Suffering from a punctured tire is always bad, mostly when you’re on a long tour. Fortunately, there are some tools available to keep you going. In case you’re using a tire with a tube on your bike you can get a fully equipped roadside repair kit. While for tubeless tires you can choose from plug, cord, and canned fix-a-flat options. Although it might appear practical, the success rate with the canned fix is quite bad. Besides, your mechanic will thank you later – because it makes a mess inside. Generally, never ride too long with a fixed tire unless you have to. Carrying a repair kit is a no-brainer!
Is it safe to repair a motorcycle tire after a puncture?
Yes, for a certain amount of (riding) time it is. Sometimes it’s the only option on a tour. In case you’re wondering if you can even repair a tire twice: There’s a recommendation from the British Standards on how to proceed. Until a speed rating of J (the equivalent of 100kph), you can repair twice, whereas above J until V (until 240kph) you should consider doing so only once. If you’re riding a superbike just be safe and don’t. (above V) Always keep in mind that only the central 50% of a tire’s width can be repaired, never the sidewall. A worn tire (less than 0.8mm) is also not safe to perform a repair on.
What tire pressures should I use on my motorcycle?
The best recommendation here is to orientate towards your bike’s owner’s manual. You should always keep within this ranges since the bike you’re riding was designed and tested with those values. A wrong pressure might even reduce the life of your tires. Is it too low, the contact patch (area between you and the road) can be even reduced because the tire deforms by lifting the middle section away from the road. Moreover, they also easily overheat. If you over-inflate, they’ll (again) wear unevenly, show worse handling and give you an uncomfortable ride. Check the recommendations also if you’re carrying higher loads. In case the manual is not available, check the manufacturers’ website.
What is the minimum tread depth on motorcycle tires?
In Europe, the legal minimum tread depth for a motorcycle tire is 1.6mm around the whole circumference. The different riding style compared to passenger cars leads to different wear of the profile, which has the effect that the pattern of the tread needs to be visible across three-quarters of the width too. It is always good to rely on a good “amount” of thread since it is responsible to push the water aside during a rainy day. It’s time to think about a change at around 2-3mm since a lower depth also affects your bike’s handling a lot.

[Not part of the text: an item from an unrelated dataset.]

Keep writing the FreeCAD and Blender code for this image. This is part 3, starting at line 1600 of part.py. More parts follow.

For checking it’s always good to have a tread-depth gauge to make sure you’re on the safe side.
Can I use unmounted tires that are a few years old?

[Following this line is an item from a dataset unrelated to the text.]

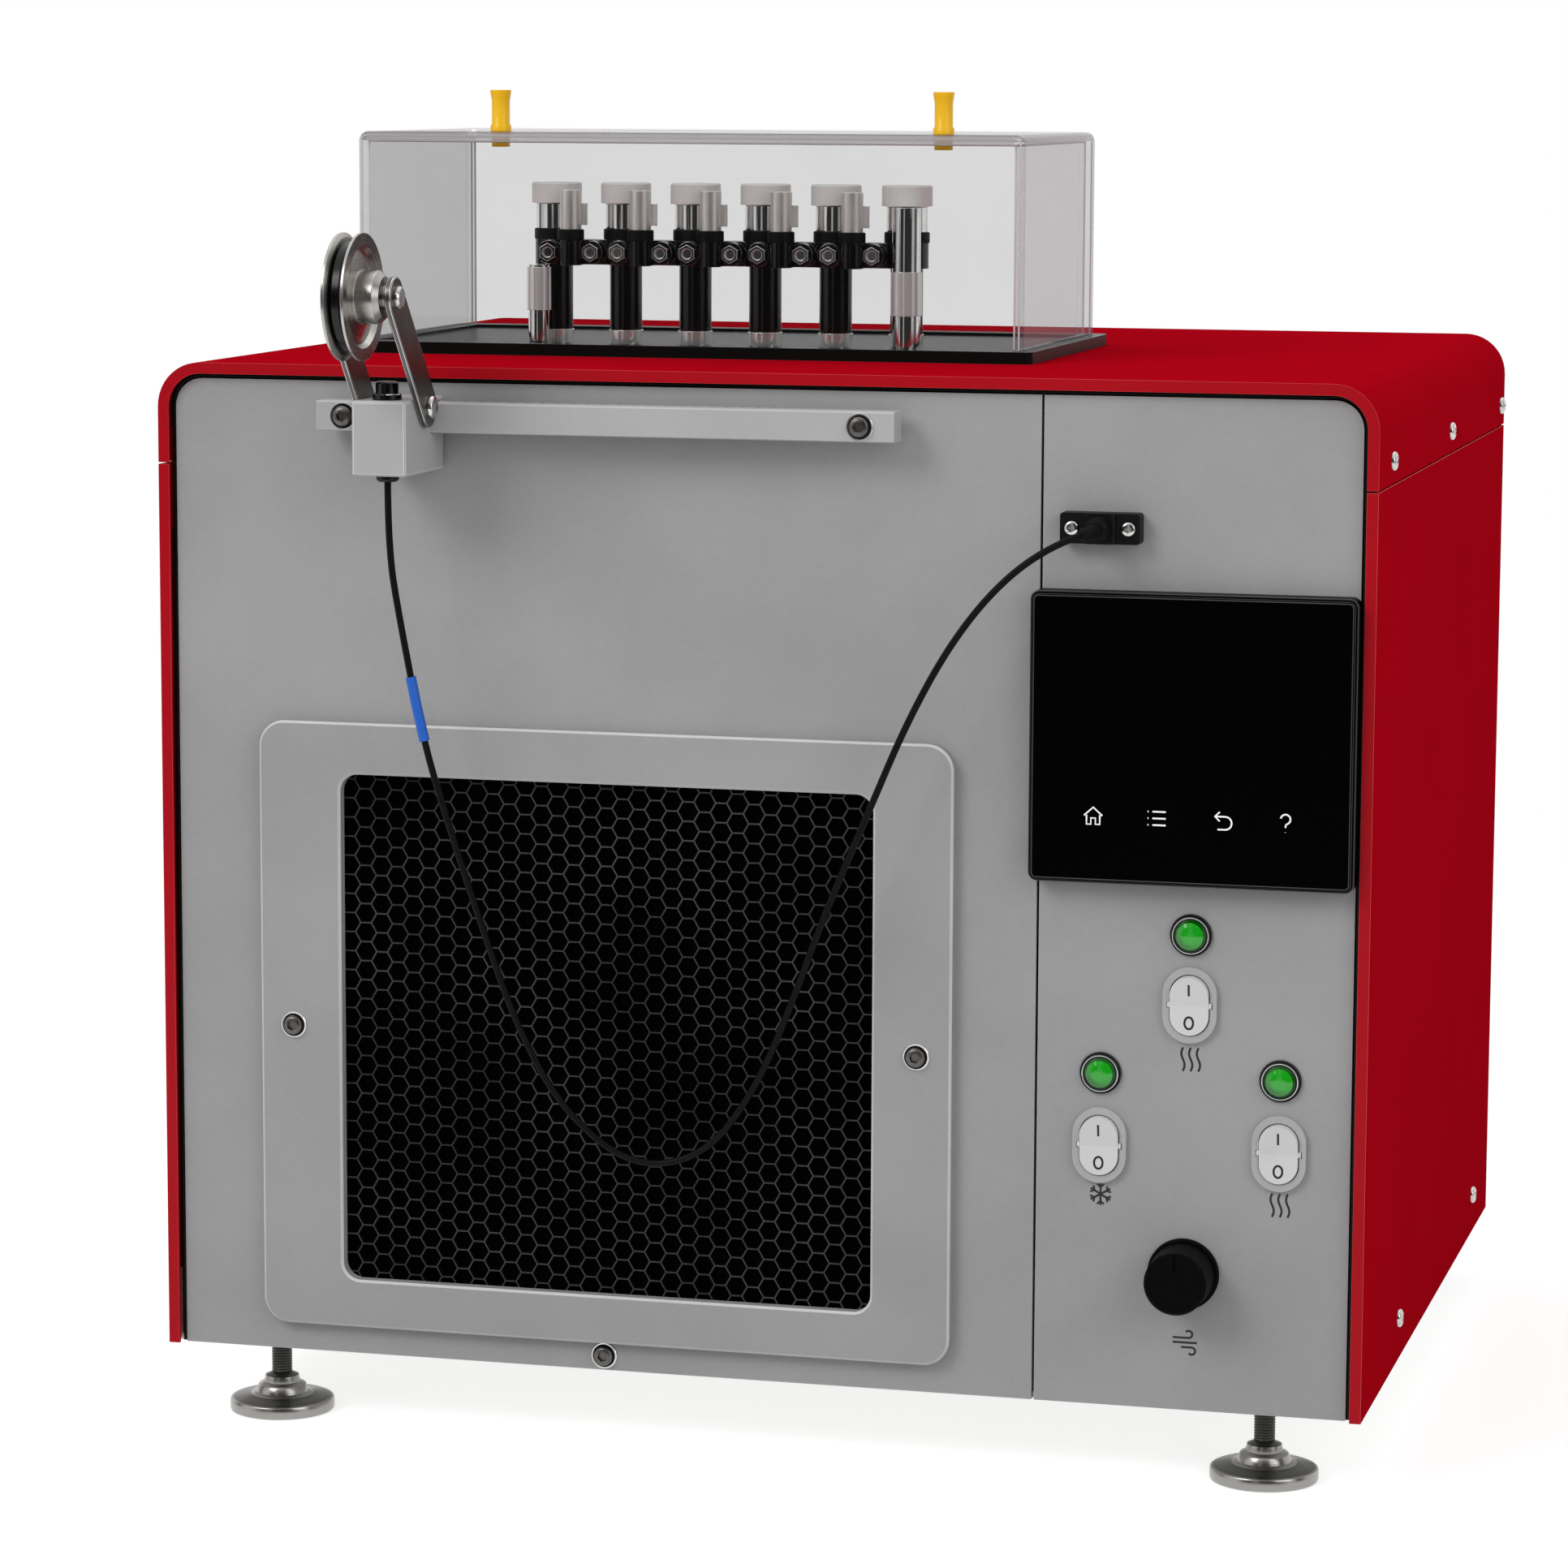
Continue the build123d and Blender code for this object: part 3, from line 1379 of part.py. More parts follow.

Yes and no. It is key that the tire you want to purchase was stored properly. Which sometimes can be difficult. The reason (or mechanism) why tires can age is called outgassing. This basically happens all the time heat is absorbed or given by the compound. This effect of outgassing causes some of the chemicals that give the tire its pliability actually to turn into gasses and escape with the consequence of making the tire harder and less grippy. Make sure you store your bike (and your tires) indoors in a cool and stable climate. A worst-case scenario would be to store them in the bright sun or a hot warehouse. Always check the DOT code for the manufacturing age: A three-year-old tire that’s been properly stored can be in better shape than a one-year-old tire that hasn’t. A neat trick of making sure you get the good and fresh stuff is by choosing a dealer who turns over a big volume.
Can I run different tire sizes on my bike?
Since every tire is designed to meet a certain profile for certain handling characteristics (e.g.: specific tread patterns for certain terrains) you should always pick matched sets. At worst it can adversely affect your bike’s handling in unpredictable or even dangerous ways. We know, good tires are pricey and – especially when compared to passenger cars – you need a whole lot more of them, but it’s really not about trying to save money.
How do I maintain my tires for a long-life during off-season?
Since your tires are the only thing between you and the road you should treat them right, even more when you don’t actively use them during the off-season. Always make a visual inspection (under well-lit conditions) and look for punctures or nails. Tires really need to go through a lot, so make sure you even check for small pieces of glass that might be trapped. When your set is already a bit older, make sure to check for cracks. Also go for the full inspection, so let them roll and look around the whole wheel. As already mentioned, you should make sure to store your tires in a stable climate.